» **What is being asked**
Every line below should be repeated exactly.

» **Supplied data**
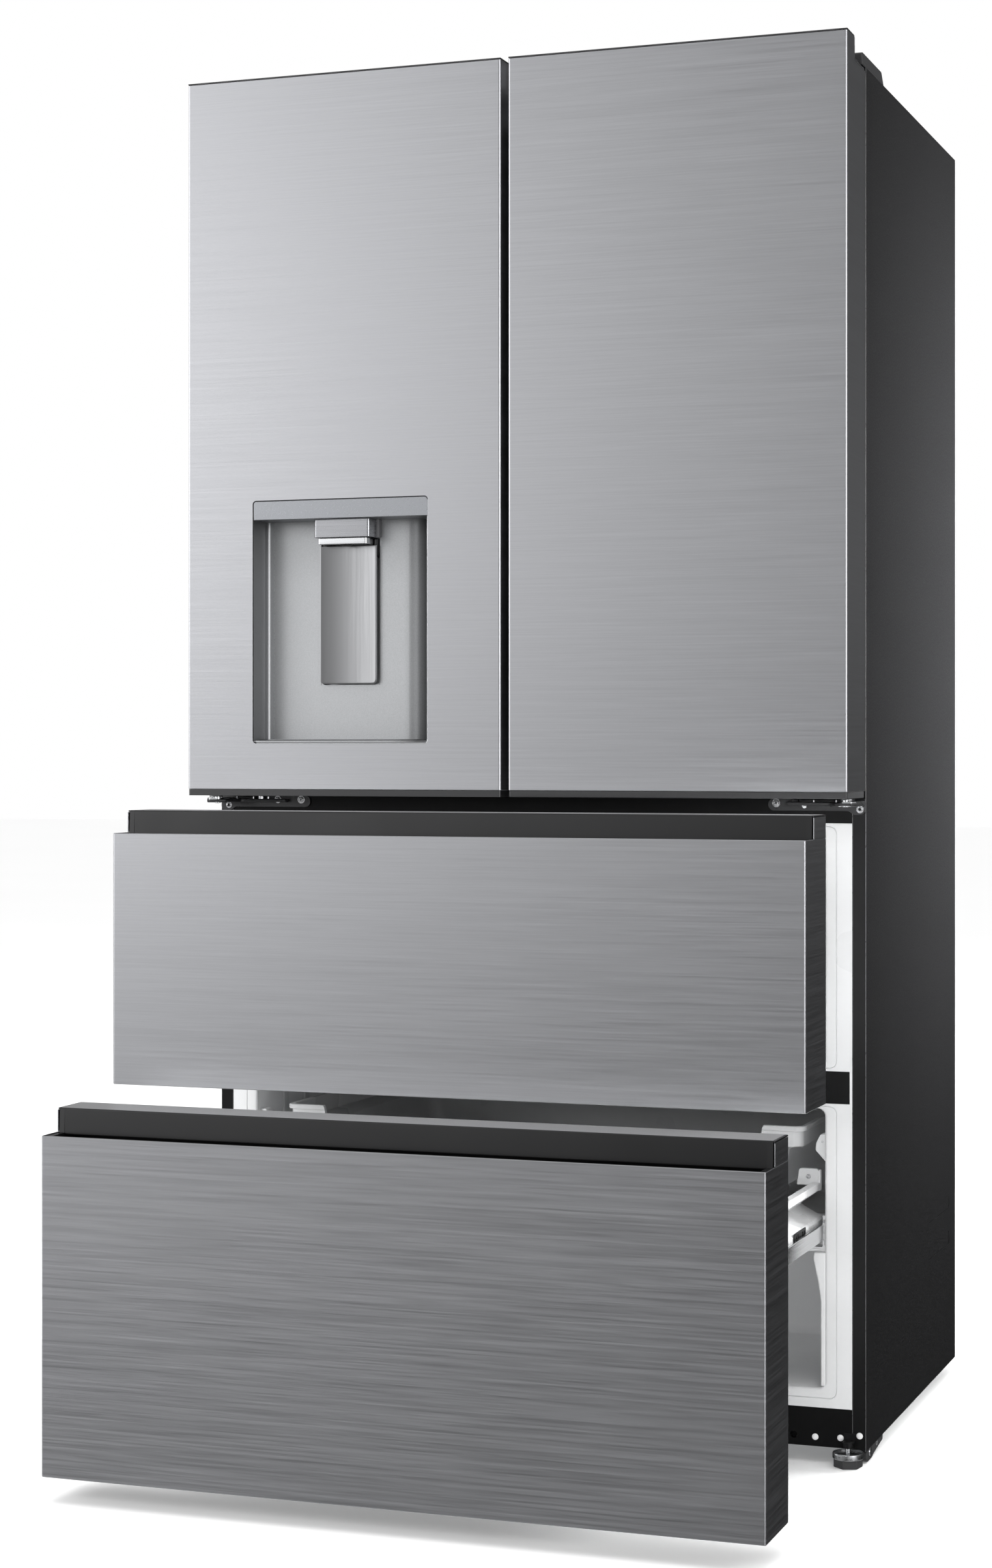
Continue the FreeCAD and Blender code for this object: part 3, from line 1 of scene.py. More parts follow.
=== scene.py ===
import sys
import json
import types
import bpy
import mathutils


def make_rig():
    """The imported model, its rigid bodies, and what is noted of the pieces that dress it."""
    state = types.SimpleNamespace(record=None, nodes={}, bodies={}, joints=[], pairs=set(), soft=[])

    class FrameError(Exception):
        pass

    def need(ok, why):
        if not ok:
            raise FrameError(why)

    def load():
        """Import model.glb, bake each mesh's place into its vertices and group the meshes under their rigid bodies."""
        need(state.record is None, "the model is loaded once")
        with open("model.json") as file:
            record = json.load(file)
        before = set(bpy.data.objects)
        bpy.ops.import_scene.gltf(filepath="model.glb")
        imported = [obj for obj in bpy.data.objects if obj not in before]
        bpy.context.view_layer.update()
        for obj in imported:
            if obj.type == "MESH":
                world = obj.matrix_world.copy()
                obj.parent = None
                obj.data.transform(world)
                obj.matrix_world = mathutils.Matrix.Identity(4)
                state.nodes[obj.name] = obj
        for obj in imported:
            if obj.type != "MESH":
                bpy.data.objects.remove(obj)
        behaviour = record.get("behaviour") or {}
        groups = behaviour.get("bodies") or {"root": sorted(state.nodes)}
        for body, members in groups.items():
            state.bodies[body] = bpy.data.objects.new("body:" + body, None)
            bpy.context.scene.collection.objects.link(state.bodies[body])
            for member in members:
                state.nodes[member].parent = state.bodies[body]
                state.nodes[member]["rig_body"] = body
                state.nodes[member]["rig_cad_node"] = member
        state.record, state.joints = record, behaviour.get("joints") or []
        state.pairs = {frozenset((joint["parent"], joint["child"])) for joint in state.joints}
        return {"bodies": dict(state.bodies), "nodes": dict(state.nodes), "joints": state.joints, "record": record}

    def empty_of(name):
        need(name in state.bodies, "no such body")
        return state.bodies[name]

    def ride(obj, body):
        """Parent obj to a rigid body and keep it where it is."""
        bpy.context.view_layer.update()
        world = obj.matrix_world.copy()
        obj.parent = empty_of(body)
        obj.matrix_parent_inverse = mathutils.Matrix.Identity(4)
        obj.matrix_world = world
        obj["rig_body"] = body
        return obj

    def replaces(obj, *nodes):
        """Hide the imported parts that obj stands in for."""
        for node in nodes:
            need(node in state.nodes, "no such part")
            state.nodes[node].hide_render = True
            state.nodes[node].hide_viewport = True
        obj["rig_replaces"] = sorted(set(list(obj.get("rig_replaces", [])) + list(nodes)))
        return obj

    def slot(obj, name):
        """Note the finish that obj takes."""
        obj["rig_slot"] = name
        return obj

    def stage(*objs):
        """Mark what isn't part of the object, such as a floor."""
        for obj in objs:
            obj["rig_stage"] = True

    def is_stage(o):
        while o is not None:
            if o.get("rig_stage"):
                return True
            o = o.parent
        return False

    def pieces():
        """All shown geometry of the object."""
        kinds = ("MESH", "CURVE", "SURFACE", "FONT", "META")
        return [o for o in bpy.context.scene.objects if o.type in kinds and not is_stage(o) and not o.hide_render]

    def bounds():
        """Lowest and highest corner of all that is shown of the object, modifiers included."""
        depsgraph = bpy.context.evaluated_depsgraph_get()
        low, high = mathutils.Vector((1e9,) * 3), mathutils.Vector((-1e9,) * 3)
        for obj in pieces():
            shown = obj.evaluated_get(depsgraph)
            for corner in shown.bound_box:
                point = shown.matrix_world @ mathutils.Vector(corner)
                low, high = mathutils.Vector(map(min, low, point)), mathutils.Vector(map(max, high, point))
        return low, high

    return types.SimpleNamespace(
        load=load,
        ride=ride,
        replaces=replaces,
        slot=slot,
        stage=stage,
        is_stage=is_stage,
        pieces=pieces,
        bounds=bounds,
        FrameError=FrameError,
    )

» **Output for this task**
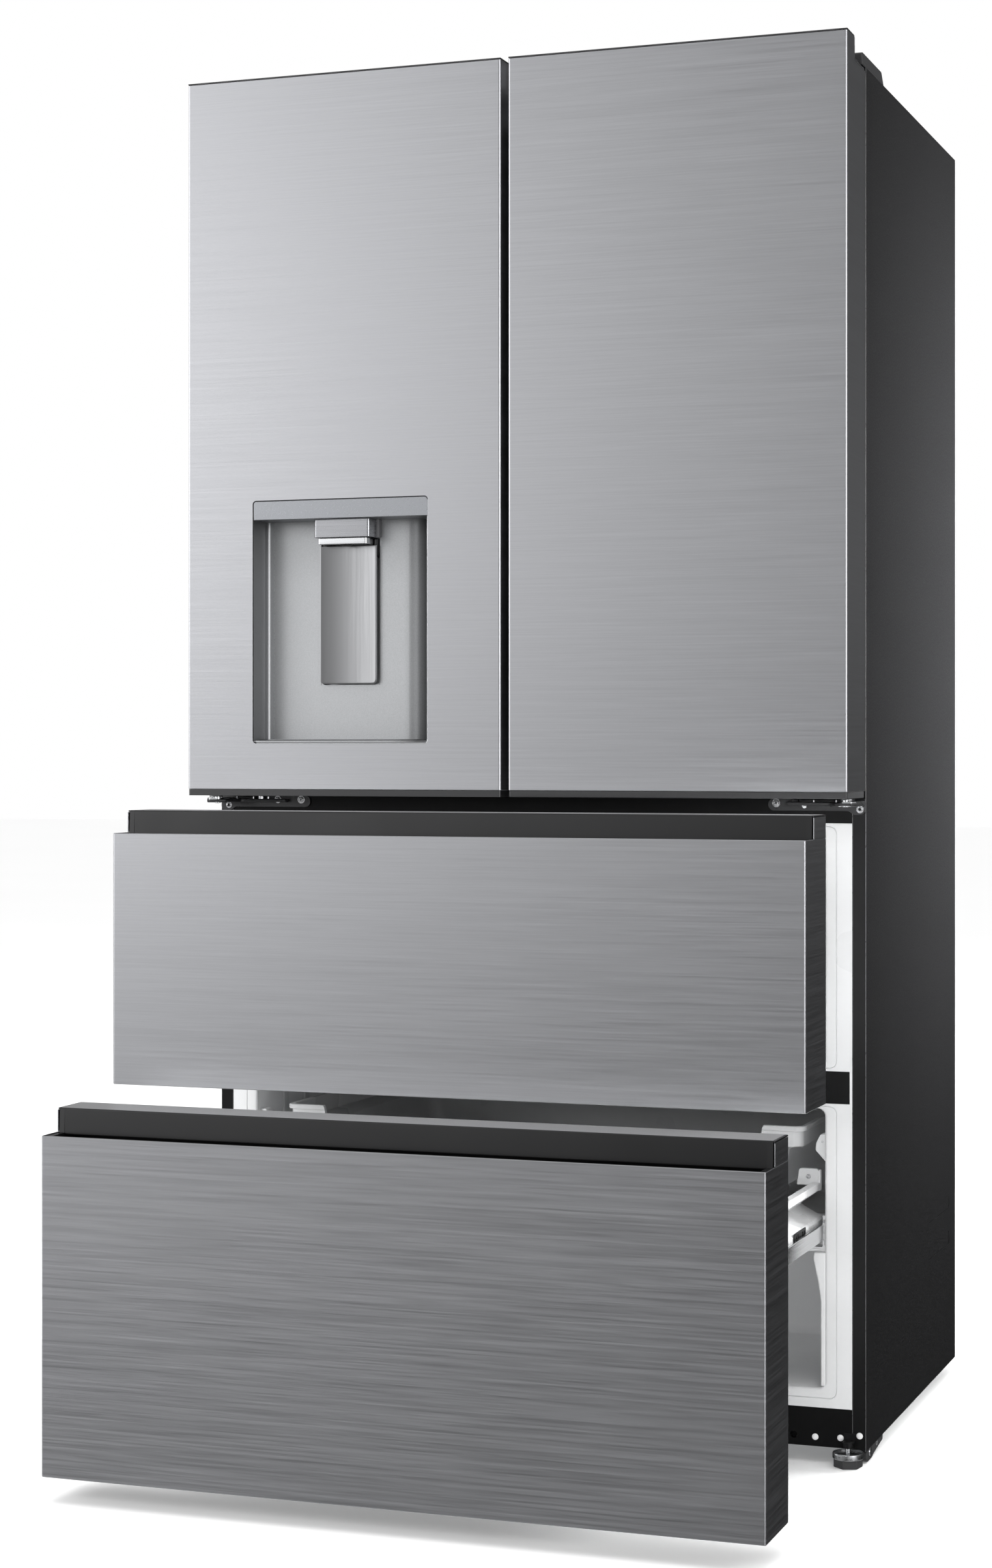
Continue the FreeCAD and Blender code for this object: part 3, from line 1 of scene.py. More parts follow.
=== scene.py ===
import sys
import json
import types
import bpy
import mathutils


def make_rig():
    """The imported model, its rigid bodies, and what is noted of the pieces that dress it."""
    state = types.SimpleNamespace(record=None, nodes={}, bodies={}, joints=[], pairs=set(), soft=[])

    class FrameError(Exception):
        pass

    def need(ok, why):
        if not ok:
            raise FrameError(why)

    def load():
        """Import model.glb, bake each mesh's place into its vertices and group the meshes under their rigid bodies."""
        need(state.record is None, "the model is loaded once")
        with open("model.json") as file:
            record = json.load(file)
        before = set(bpy.data.objects)
        bpy.ops.import_scene.gltf(filepath="model.glb")
        imported = [obj for obj in bpy.data.objects if obj not in before]
        bpy.context.view_layer.update()
        for obj in imported:
            if obj.type == "MESH":
                world = obj.matrix_world.copy()
                obj.parent = None
                obj.data.transform(world)
                obj.matrix_world = mathutils.Matrix.Identity(4)
                state.nodes[obj.name] = obj
        for obj in imported:
            if obj.type != "MESH":
                bpy.data.objects.remove(obj)
        behaviour = record.get("behaviour") or {}
        groups = behaviour.get("bodies") or {"root": sorted(state.nodes)}
        for body, members in groups.items():
            state.bodies[body] = bpy.data.objects.new("body:" + body, None)
            bpy.context.scene.collection.objects.link(state.bodies[body])
            for member in members:
                state.nodes[member].parent = state.bodies[body]
                state.nodes[member]["rig_body"] = body
                state.nodes[member]["rig_cad_node"] = member
        state.record, state.joints = record, behaviour.get("joints") or []
        state.pairs = {frozenset((joint["parent"], joint["child"])) for joint in state.joints}
        return {"bodies": dict(state.bodies), "nodes": dict(state.nodes), "joints": state.joints, "record": record}

    def empty_of(name):
        need(name in state.bodies, "no such body")
        return state.bodies[name]

    def ride(obj, body):
        """Parent obj to a rigid body and keep it where it is."""
        bpy.context.view_layer.update()
        world = obj.matrix_world.copy()
        obj.parent = empty_of(body)
        obj.matrix_parent_inverse = mathutils.Matrix.Identity(4)
        obj.matrix_world = world
        obj["rig_body"] = body
        return obj

    def replaces(obj, *nodes):
        """Hide the imported parts that obj stands in for."""
        for node in nodes:
            need(node in state.nodes, "no such part")
            state.nodes[node].hide_render = True
            state.nodes[node].hide_viewport = True
        obj["rig_replaces"] = sorted(set(list(obj.get("rig_replaces", [])) + list(nodes)))
        return obj

    def slot(obj, name):
        """Note the finish that obj takes."""
        obj["rig_slot"] = name
        return obj

    def stage(*objs):
        """Mark what isn't part of the object, such as a floor."""
        for obj in objs:
            obj["rig_stage"] = True

    def is_stage(o):
        while o is not None:
            if o.get("rig_stage"):
                return True
            o = o.parent
        return False

    def pieces():
        """All shown geometry of the object."""
        kinds = ("MESH", "CURVE", "SURFACE", "FONT", "META")
        return [o for o in bpy.context.scene.objects if o.type in kinds and not is_stage(o) and not o.hide_render]

    def bounds():
        """Lowest and highest corner of all that is shown of the object, modifiers included."""
        depsgraph = bpy.context.evaluated_depsgraph_get()
        low, high = mathutils.Vector((1e9,) * 3), mathutils.Vector((-1e9,) * 3)
        for obj in pieces():
            shown = obj.evaluated_get(depsgraph)
            for corner in shown.bound_box:
                point = shown.matrix_world @ mathutils.Vector(corner)
                low, high = mathutils.Vector(map(min, low, point)), mathutils.Vector(map(max, high, point))
        return low, high

    return types.SimpleNamespace(
        load=load,
        ride=ride,
        replaces=replaces,
        slot=slot,
        stage=stage,
        is_stage=is_stage,
        pieces=pieces,
        bounds=bounds,
        FrameError=FrameError,
    )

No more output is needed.